-- Data provided --
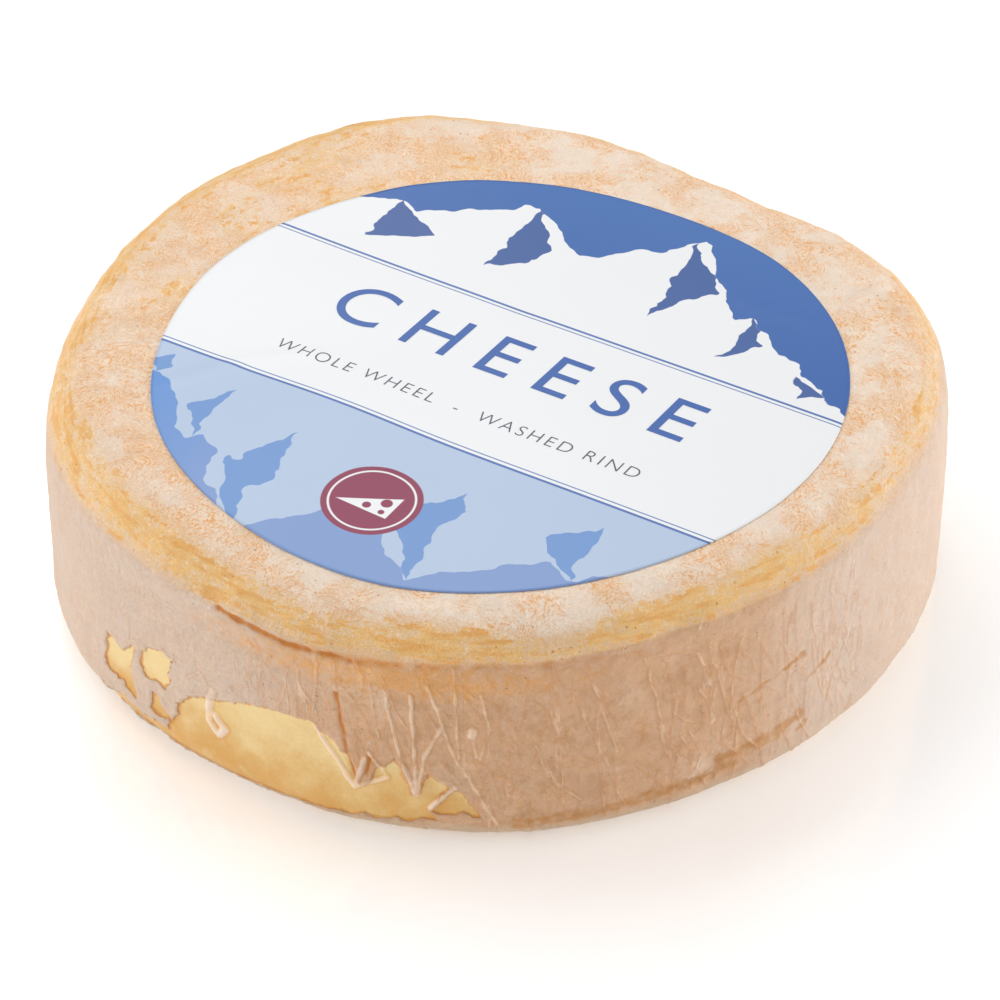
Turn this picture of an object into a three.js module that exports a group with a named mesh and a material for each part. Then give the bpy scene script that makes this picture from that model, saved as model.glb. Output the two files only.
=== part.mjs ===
// A small washed-rind cheese wheel with a round paper label stuck to its upper face.
//
// Frame: millimetres, +Z up. The wheel rests on Z = 0, the origin is the middle of its
// footprint, and -Y is the side that the label is read from. Angles are in degrees round
// +Z, counted from +X, so -90 is the reading side.
//
// The wheel is one pressed and ripened body, so it is one closed solid. Its section is a
// flat face, a rounded upper edge that overhangs the side here and there, a nearly straight
// side, and a rounded foot. Hand turning and soft shelves leave the section uneven round
// the wheel, and the short lists of swells below say where.
import * as THREE from "three";

// Overall sizes.
const WHEEL_DIAMETER = 250;
const WHEEL_HEIGHT = 76;
const UPPER_EDGE_RADIUS = 14;
const FOOT_EDGE_RADIUS = 9;

// The side: how far it stands out from the upper edge where no lip overhangs it, how tall
// the step between them is, and how far the foot has slumped outwards.
const SIDE_BULGE = 1.2;
const LIP_STEP_HEIGHT = 5;
const FOOT_SLUMP = 1;

// The label. It was set down off centre, and it keeps its margin from the rounded edge where
// the two come closest. The clearance is the hairline under the paper.
const LABEL_CENTRE = { x: 3.5, y: -14 };
const LABEL_MARGIN = 0.5;
const LABEL_THICKNESS = 0.3;
const LABEL_CLEARANCE = 0.3;

// Fineness of the solids.
const WHEEL_COLUMNS = 120;
const LABEL_COLUMNS = 72;
const FACE_RINGS = 7;
const EDGE_STEPS = 6;
const SIDE_STEPS = 7;
const BASE_RINGS = 4;
const LABEL_RINGS = 7;

// Uneven places, each at an angle, spreading some degrees to both sides. A positive amount
// in millimetres swells the outline, raises the upper edge, or deepens the lip.
const OUTLINE_SWELLS = [
  { at: 5, spread: 24, amount: 4.5 },
  { at: 50, spread: 20, amount: -6 },
  { at: 106, spread: 24, amount: 5 },
  { at: 162, spread: 22, amount: -3.5 },
];
const UPPER_EDGE_RISES = [
  { at: 50, spread: 22, amount: -2.5 },
  { at: 104, spread: 24, amount: 3 },
  { at: 145, spread: 22, amount: 2 },
  { at: -170, spread: 24, amount: -3.5 },
  { at: -104, spread: 30, amount: -5 },
];
const LIP_DEPTHS = [
  { at: -125, spread: 26, amount: 3.5 },
  { at: -60, spread: 26, amount: 3 },
];

const radians = THREE.MathUtils.degToRad;

/** Adds up a list of swells at an angle in degrees. */
function swellAt(swells, angle) {
  return swells.reduce((total, { at, spread, amount }) => {
    const turn = THREE.MathUtils.euclideanModulo(angle - at + 180, 360) - 180;
    return total + amount * Math.exp(-((turn / spread) ** 2));
  }, 0);
}

/** The wheel's outer radius at its upper edge. */
function outlineRadius(angle) {
  return WHEEL_DIAMETER / 2 + swellAt(OUTLINE_SWELLS, angle);
}

/** Height of the upper face over a place given as a radius and an angle. */
function faceHeight(radius, angle) {
  const share = Math.min(1, radius / (outlineRadius(angle) - UPPER_EDGE_RADIUS));
  return WHEEL_HEIGHT + swellAt(UPPER_EDGE_RISES, angle) * share ** 2;
}

/** Height of the upper face over a place given as x and y. */
function faceHeightAt(x, y) {
  return faceHeight(Math.hypot(x, y), THREE.MathUtils.radToDeg(Math.atan2(y, x)));
}

/** Radii and heights of the wheel's section at an angle, from face middle to base middle. */
function wheelSection(angle) {
  const outer = outlineRadius(angle);
  const faceRadius = outer - UPPER_EDGE_RADIUS;
  const rimHeight = faceHeight(faceRadius, angle);
  const sideRadius = outer + SIDE_BULGE - swellAt(LIP_DEPTHS, angle);
  const footRadius = sideRadius + FOOT_SLUMP;
  const sideTop = rimHeight - UPPER_EDGE_RADIUS - LIP_STEP_HEIGHT;
  const section = [];

  for (let ring = 1; ring < FACE_RINGS; ring++) {
    const radius = (faceRadius * ring) / FACE_RINGS;
    section.push([radius, faceHeight(radius, angle)]);
  }
  for (let step = 0; step <= EDGE_STEPS; step++) {
    const turn = radians((90 * step) / EDGE_STEPS);
    section.push([
      faceRadius + UPPER_EDGE_RADIUS * Math.sin(turn),
      rimHeight - UPPER_EDGE_RADIUS * (1 - Math.cos(turn)),
    ]);
  }
  for (let step = 0; step <= SIDE_STEPS; step++) {
    const share = step / SIDE_STEPS;
    section.push([
      sideRadius + FOOT_SLUMP * share,
      THREE.MathUtils.lerp(sideTop, FOOT_EDGE_RADIUS, share),
    ]);
  }
  for (let step = 1; step <= EDGE_STEPS; step++) {
    const turn = radians((90 * step) / EDGE_STEPS);
    section.push([
      footRadius - FOOT_EDGE_RADIUS * (1 - Math.cos(turn)),
      FOOT_EDGE_RADIUS * (1 - Math.sin(turn)),
    ]);
  }
  for (let ring = BASE_RINGS - 1; ring > 0; ring--) {
    section.push([((footRadius - FOOT_EDGE_RADIUS) * ring) / BASE_RINGS, 0]);
  }
  return section;
}

/**
 * Closes a stack of rings into one surface. Each ring is an array of points that runs
 * counter-clockwise, and the two poles close the first and the last ring.
 */
function closedRings(firstPole, rings, lastPole) {
  const columns = rings[0].length;
  const points = [firstPole, ...rings.flat(), lastPole];
  const last = points.length - 1;
  const faces = [];
  const at = (ring, column) => 1 + ring * columns + (column % columns);
  for (let column = 0; column < columns; column++) {
    faces.push(0, at(0, column), at(0, column + 1));
    for (let ring = 0; ring < rings.length - 1; ring++) {
      const [a, b] = [at(ring, column), at(ring, column + 1)];
      const [c, d] = [at(ring + 1, column), at(ring + 1, column + 1)];
      faces.push(a, c, d, a, d, b);
    }
    faces.push(last, at(rings.length - 1, column + 1), at(rings.length - 1, column));
  }
  const geometry = new THREE.BufferGeometry().setFromPoints(points);
  geometry.setIndex(faces);
  geometry.computeVertexNormals();
  return geometry;
}

/** The whole wheel as one closed surface. */
function wheelGeometry() {
  const angles = Array.from({ length: WHEEL_COLUMNS }, (_, i) => (360 * i) / WHEEL_COLUMNS);
  const sections = angles.map(wheelSection);
  const rings = sections[0].map((_, ring) =>
    sections.map((section, column) => {
      const [radius, height] = section[ring];
      const turn = radians(angles[column]);
      return new THREE.Vector3(radius * Math.cos(turn), radius * Math.sin(turn), height);
    }),
  );
  const top = new THREE.Vector3(0, 0, faceHeight(0, 0));
  return closedRings(top, rings, new THREE.Vector3(0, 0, 0));
}

/** The label: a thin disc of paper that follows the face under it. */
function labelGeometry() {
  const place = (radius, turn, lift) => {
    const x = LABEL_CENTRE.x + radius * Math.cos(turn);
    const y = LABEL_CENTRE.y + radius * Math.sin(turn);
    return new THREE.Vector3(x, y, faceHeightAt(x, y) + lift);
  };
  const ring = (radius, lift) =>
    Array.from({ length: LABEL_COLUMNS }, (_, i) =>
      place(radius, (2 * Math.PI * i) / LABEL_COLUMNS, lift),
    );
  const offCentre = Math.hypot(LABEL_CENTRE.x, LABEL_CENTRE.y);
  const labelRadius = WHEEL_DIAMETER / 2 - UPPER_EDGE_RADIUS - offCentre - LABEL_MARGIN;
  const radii = Array.from(
    { length: LABEL_RINGS },
    (_, i) => (labelRadius * (i + 1)) / LABEL_RINGS,
  );
  const upper = LABEL_CLEARANCE + LABEL_THICKNESS;
  const rings = [
    ...radii.map((radius) => ring(radius, upper)),
    ...radii.toReversed().map((radius) => ring(radius, LABEL_CLEARANCE)),
  ];
  return closedRings(place(0, 0, upper), rings, place(0, 0, LABEL_CLEARANCE));
}

const rind = new THREE.MeshStandardMaterial({
  color: "#e9c39b",
  roughness: 0.62,
  metalness: 0,
});
const labelPaper = new THREE.MeshStandardMaterial({
  color: "#9fb4dd",
  roughness: 0.42,
  metalness: 0,
});

const cheeseWheel = new THREE.Mesh(wheelGeometry(), rind);
cheeseWheel.name = "cheese_wheel";
const label = new THREE.Mesh(labelGeometry(), labelPaper);
label.name = "label";

// The uneven outline is shifted so that the origin is the middle of the footprint's box.
const footprint = new THREE.Box3().setFromObject(cheeseWheel).getCenter(new THREE.Vector3());
const wheelWithLabel = new THREE.Group();
wheelWithLabel.add(cheeseWheel, label);
wheelWithLabel.position.set(-footprint.x, -footprint.y, 0);

export default wheelWithLabel;
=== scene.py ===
"""A washed-rind cheese wheel with a round paper label on its upper face.

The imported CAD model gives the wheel's true shape and place. This script models the visible
rind over it, with its folds, torn skin and dents, and the printed label, and dresses both.
Lengths are in millimetres until a mesh is handed over, and in metres after that. Angles are
in degrees round +Z, counted from +X, so -90 is the side that the label is read from.
"""

import logging
import math
import random
from collections.abc import Callable, Iterable, Sequence
from dataclasses import dataclass, field
from enum import Enum
from functools import partial

import bmesh
import bpy
import numpy as np
from mathutils import Matrix, Vector, noise
from mathutils.bvhtree import BVHTree


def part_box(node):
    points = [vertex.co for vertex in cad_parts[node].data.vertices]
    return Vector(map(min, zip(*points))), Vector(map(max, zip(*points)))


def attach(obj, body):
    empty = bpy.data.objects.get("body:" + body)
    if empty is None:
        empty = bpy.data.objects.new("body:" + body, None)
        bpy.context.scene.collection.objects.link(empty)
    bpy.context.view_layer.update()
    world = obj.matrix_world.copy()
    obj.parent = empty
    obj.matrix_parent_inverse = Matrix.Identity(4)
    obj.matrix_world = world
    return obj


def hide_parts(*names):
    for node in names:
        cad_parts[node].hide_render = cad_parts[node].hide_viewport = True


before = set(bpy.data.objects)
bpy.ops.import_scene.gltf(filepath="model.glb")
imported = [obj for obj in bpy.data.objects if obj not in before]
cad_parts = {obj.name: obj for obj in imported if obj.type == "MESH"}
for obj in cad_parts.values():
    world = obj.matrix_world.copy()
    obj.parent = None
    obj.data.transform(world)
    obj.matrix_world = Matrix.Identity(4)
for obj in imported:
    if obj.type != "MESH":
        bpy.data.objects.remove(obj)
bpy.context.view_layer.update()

LOG = logging.getLogger("cheese_wheel")
MM = 0.001
BODY = "root"
CAPITAL_SHARE = 0.73  # The height of the plain font's capitals, as a share of its size.
OVERHEAD = 0.2  # A height over the whole wheel, in metres, from which pieces are let down.
LIT_HEIGHT = 0.04  # The height that the lights face, in metres: about half the wheel's.
Point = tuple[float, float]


# --- Small tools -------------------------------------------------------------------------


def linear(code: str) -> tuple[float, float, float, float]:
    """Turns an sRGB hex colour into linear light.

    Args:
        code: The colour, such as "#F4D8BC".

    Returns:
        Red, green, blue and an alpha of one.
    """
    shares = [int(code[i : i + 2], 16) / 255 for i in (1, 3, 5)]
    light = [s / 12.92 if s <= 0.04045 else ((s + 0.055) / 1.055) ** 2.4 for s in shares]
    return (*light, 1.0)


def add_node(
    tree: bpy.types.NodeTree,
    kind: str,
    inputs: Sequence | dict = (),
    output: str | None = None,
    **settings: object,
) -> bpy.types.NodeSocket:
    """Adds one shader node with its settings and links.

    Args:
        tree: The material's node tree.
        kind: The node's type without its "ShaderNode" prefix.
        inputs: A value, a hex colour, or a socket to link, for each input: in order, or by
            name or number.
        output: The output to hand back, or None for the first one in use.
        settings: The node's own properties.

    Returns:
        The output.
    """
    node = tree.nodes.new("ShaderNode" + kind)
    for name, value in settings.items():
        setattr(node, name, value)
    chosen = inputs if isinstance(inputs, dict) else dict(enumerate(inputs))
    for key, value in chosen.items():
        if isinstance(value, bpy.types.NodeSocket):
            tree.links.new(value, node.inputs[key])
        else:
            node.inputs[key].default_value = linear(value) if isinstance(value, str) else value
    if output:
        return node.outputs[output]
    return next((socket for socket in node.outputs if socket.enabled), None)


def empty_material(name: str) -> bpy.types.Material:
    """Makes a node material with nothing in it.

    Args:
        name: The material's name.

    Returns:
        The material.
    """
    material = bpy.data.materials.new(name)
    material.use_nodes = True
    material.node_tree.nodes.clear()
    return material


def smooth_step(low: float, high: float, value: np.ndarray) -> np.ndarray:
    """Rises softly from zero at low to one at high.

    Args:
        low: Where the rise starts.
        high: Where it ends.
        value: The values to map.

    Returns:
        The risen values, from zero to one.
    """
    share = np.clip((value - low) / (high - low), 0.0, 1.0)
    return share * share * (3.0 - 2.0 * share)


def bump(value: np.ndarray, middle: float | np.ndarray, spread: float | np.ndarray) -> np.ndarray:
    """Is one at a middle value, and fades to zero on both sides of it.

    Args:
        value: The values to map.
        middle: The value that gives one.
        spread: How far from it about a third is left.

    Returns:
        The faded values, from zero to one.
    """
    return np.exp(-(((value - middle) / spread) ** 2))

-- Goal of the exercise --
Transcribe precisely the lines between the one that contains "wheelWithLabel.add(cheeseWheel, label);" and the one that contains "for node in", counting those two lines as part of the range.

-- The output --
wheelWithLabel.add(cheeseWheel, label);
wheelWithLabel.position.set(-footprint.x, -footprint.y, 0);

export default wheelWithLabel;
=== scene.py ===
"""A washed-rind cheese wheel with a round paper label on its upper face.

The imported CAD model gives the wheel's true shape and place. This script models the visible
rind over it, with its folds, torn skin and dents, and the printed label, and dresses both.
Lengths are in millimetres until a mesh is handed over, and in metres after that. Angles are
in degrees round +Z, counted from +X, so -90 is the side that the label is read from.
"""

import logging
import math
import random
from collections.abc import Callable, Iterable, Sequence
from dataclasses import dataclass, field
from enum import Enum
from functools import partial

import bmesh
import bpy
import numpy as np
from mathutils import Matrix, Vector, noise
from mathutils.bvhtree import BVHTree


def part_box(node):
    points = [vertex.co for vertex in cad_parts[node].data.vertices]
    return Vector(map(min, zip(*points))), Vector(map(max, zip(*points)))


def attach(obj, body):
    empty = bpy.data.objects.get("body:" + body)
    if empty is None:
        empty = bpy.data.objects.new("body:" + body, None)
        bpy.context.scene.collection.objects.link(empty)
    bpy.context.view_layer.update()
    world = obj.matrix_world.copy()
    obj.parent = empty
    obj.matrix_parent_inverse = Matrix.Identity(4)
    obj.matrix_world = world
    return obj


def hide_parts(*names):
    for node in names:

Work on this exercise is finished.